→ WHAT YOU HAVE TO DO
From the entries that follow, reproduce exactly and only the lines from the line with "Recreate this object" to the line with "SCREW_GAP = 0.15", endpoints included.

** BEGIN THE DATA **

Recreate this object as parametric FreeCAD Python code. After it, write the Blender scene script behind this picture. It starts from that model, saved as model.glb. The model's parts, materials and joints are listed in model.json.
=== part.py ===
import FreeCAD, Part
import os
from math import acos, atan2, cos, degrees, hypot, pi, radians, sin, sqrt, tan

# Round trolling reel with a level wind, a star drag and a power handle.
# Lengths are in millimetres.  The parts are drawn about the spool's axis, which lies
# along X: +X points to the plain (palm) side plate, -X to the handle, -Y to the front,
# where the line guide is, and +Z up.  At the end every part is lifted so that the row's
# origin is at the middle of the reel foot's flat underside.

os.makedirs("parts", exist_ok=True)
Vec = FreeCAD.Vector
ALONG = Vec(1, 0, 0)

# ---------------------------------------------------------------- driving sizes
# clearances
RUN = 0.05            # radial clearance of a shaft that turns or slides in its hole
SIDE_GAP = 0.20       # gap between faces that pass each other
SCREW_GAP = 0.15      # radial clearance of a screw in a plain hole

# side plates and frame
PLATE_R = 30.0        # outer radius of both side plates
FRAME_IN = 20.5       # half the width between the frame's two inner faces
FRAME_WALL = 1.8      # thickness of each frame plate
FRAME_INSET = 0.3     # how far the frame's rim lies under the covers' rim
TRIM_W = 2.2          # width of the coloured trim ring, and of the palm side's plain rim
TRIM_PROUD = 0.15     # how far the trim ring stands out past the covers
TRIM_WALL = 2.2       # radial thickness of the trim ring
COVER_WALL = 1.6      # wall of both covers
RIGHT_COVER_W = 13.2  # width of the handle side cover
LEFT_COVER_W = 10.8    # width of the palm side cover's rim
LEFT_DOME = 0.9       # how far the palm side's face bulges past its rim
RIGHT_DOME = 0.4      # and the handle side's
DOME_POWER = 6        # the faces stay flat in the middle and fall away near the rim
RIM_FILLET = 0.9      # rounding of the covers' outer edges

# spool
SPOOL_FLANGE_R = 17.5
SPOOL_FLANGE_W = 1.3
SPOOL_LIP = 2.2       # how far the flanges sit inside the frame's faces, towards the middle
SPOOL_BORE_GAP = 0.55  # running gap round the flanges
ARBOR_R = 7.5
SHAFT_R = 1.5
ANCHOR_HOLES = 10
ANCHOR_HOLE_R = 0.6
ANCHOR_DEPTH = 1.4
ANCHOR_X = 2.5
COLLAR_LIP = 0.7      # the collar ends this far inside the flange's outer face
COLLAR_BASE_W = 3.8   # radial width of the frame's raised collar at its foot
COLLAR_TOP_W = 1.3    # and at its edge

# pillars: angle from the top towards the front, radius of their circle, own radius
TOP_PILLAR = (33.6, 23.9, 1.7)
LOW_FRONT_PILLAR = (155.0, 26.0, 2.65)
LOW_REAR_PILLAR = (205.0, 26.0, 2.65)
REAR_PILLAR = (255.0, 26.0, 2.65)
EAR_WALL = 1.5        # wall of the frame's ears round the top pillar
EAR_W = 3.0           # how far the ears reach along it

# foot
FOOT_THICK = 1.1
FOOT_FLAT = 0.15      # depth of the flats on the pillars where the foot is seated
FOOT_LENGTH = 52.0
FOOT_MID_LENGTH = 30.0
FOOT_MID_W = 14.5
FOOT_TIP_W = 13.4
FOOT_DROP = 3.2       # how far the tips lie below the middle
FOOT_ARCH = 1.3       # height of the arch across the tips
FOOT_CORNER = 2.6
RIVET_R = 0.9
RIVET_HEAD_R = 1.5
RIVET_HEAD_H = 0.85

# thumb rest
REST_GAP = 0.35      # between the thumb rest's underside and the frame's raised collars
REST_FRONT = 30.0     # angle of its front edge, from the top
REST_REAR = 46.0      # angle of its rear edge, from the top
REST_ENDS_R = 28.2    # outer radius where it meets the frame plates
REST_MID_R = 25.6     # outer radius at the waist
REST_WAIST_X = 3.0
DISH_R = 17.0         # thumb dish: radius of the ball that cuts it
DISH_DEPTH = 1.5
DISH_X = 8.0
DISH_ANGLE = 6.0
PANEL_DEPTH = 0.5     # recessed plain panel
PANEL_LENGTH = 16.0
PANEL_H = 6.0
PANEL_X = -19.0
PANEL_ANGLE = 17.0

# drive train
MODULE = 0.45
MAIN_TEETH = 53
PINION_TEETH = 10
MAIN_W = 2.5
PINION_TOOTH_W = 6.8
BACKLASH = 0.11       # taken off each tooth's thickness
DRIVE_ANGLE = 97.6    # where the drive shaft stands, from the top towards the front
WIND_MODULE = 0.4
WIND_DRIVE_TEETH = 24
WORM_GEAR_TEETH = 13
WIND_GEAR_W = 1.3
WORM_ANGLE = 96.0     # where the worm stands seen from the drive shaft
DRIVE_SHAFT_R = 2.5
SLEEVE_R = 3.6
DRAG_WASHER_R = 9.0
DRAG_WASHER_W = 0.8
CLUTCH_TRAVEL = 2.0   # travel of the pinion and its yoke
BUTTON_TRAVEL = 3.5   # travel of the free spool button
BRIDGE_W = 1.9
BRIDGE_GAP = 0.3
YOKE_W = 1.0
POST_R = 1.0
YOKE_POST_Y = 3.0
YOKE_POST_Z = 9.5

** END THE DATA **
** BEGIN THE DATA **

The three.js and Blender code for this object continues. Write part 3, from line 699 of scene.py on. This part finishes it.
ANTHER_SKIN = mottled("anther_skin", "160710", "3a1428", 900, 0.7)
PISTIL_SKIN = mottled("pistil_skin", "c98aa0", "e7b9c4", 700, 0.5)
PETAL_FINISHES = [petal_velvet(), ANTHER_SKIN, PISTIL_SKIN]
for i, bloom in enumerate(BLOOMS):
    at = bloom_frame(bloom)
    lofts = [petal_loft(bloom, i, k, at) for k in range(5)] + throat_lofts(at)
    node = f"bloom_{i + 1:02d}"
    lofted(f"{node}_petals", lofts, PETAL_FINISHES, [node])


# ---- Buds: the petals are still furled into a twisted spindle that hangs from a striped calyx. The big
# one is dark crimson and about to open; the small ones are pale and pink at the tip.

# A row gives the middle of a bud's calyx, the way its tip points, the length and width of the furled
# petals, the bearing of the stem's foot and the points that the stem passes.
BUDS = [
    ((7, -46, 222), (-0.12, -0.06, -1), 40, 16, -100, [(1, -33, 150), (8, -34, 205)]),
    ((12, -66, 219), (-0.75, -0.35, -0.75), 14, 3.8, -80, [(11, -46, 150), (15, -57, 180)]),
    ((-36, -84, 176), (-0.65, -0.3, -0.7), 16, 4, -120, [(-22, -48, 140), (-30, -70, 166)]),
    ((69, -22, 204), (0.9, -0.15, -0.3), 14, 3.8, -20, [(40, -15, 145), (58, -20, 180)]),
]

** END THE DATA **

→ OUTPUT BELOW
Recreate this object as parametric FreeCAD Python code. After it, write the Blender scene script behind this picture. It starts from that model, saved as model.glb. The model's parts, materials and joints are listed in model.json.
=== part.py ===
import FreeCAD, Part
import os
from math import acos, atan2, cos, degrees, hypot, pi, radians, sin, sqrt, tan

# Round trolling reel with a level wind, a star drag and a power handle.
# Lengths are in millimetres.  The parts are drawn about the spool's axis, which lies
# along X: +X points to the plain (palm) side plate, -X to the handle, -Y to the front,
# where the line guide is, and +Z up.  At the end every part is lifted so that the row's
# origin is at the middle of the reel foot's flat underside.

os.makedirs("parts", exist_ok=True)
Vec = FreeCAD.Vector
ALONG = Vec(1, 0, 0)

# ---------------------------------------------------------------- driving sizes
# clearances
RUN = 0.05            # radial clearance of a shaft that turns or slides in its hole
SIDE_GAP = 0.20       # gap between faces that pass each other
SCREW_GAP = 0.15      # radial clearance of a screw in a plain hole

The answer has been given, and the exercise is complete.